Miguel nació en una casa precaria de Rafael Castillo. El documento dice que fue el 21 de enero de 1962, pero su abuela le dijo que nació antes de esa fecha. Todavía lo duda. En medio de la villa, en donde el barro le llegaba al techo, las cuadras eran extensas y había descampados, los caminos de tierra. El asfalto era mala palabra, y la seguridad una utopía de Tomás Moro. Sus padres, hijos del Paraguay.
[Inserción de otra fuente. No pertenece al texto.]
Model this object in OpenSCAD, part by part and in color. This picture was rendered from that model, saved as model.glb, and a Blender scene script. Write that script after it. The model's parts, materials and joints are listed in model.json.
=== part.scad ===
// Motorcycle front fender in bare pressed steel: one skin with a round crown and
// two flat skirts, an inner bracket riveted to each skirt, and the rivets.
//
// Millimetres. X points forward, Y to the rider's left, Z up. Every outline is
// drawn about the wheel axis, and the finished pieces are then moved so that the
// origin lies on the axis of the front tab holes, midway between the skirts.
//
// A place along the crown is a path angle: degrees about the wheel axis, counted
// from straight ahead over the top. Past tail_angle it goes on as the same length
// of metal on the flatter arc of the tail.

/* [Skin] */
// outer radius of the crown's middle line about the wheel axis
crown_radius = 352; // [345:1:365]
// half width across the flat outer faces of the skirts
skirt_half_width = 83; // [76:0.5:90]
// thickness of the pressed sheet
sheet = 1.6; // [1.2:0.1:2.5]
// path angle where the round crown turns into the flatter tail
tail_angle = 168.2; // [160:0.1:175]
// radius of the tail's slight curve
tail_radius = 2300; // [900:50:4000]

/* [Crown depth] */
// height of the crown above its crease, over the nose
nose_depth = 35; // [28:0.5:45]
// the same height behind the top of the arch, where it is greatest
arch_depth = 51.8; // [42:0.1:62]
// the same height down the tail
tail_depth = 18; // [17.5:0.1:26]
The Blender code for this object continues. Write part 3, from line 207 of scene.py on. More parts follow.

Miguel los recuerda bien, y cada vez que menciona a su mamá, esos ojos llenos de rencor se convierten en lagunas, su voz de hielo en una suave brisa de verano. Él era el más grande de 8, nunca tuvo un plato de comida todos los días, unas zapatillas nuevas, ropa limpia, ni una caricia. De muy pequeño, siempre fue apegado a su madre, ella lo amaba, sólo ella. Su padre solía volver borracho las noches de farra, y esas eran casi todas. Volvía y golpeaba a su mujer como si nada, religiosamente la hostigaba y hería. Él tan pequeño, no lo podía soportar y se entrometía para que dejase de hacerlo. No podía soportar ver a su madre llorar, ver a su madre sufrir. Y así fue como una noche terminó con la cadera rota por una patada fuerte que le dio su padre. Pasó mucho tiempo antes de que volviera a caminar. Cuando logró ponerse de pie, siguió con la rutina: levantarse a las 5 de la mañana y hacerle mate al padre, que si no lo hacía lo golpeaba o lo levantaba con un baldazo de agua fría. Luego salía a juntar huesos para el puchero de la cena. Al recordar el pasillo que atravesaba de su casa a la calle, menciona las travesías laberínticas en donde tenía que esquivar peleas familiares de los vecinos y los cuerpos apuñalados que quedaban tirados como si nada. Así una y otra vez, rodeado de masacres y delincuencia, hasta que a los 19 años se unió a la Policía.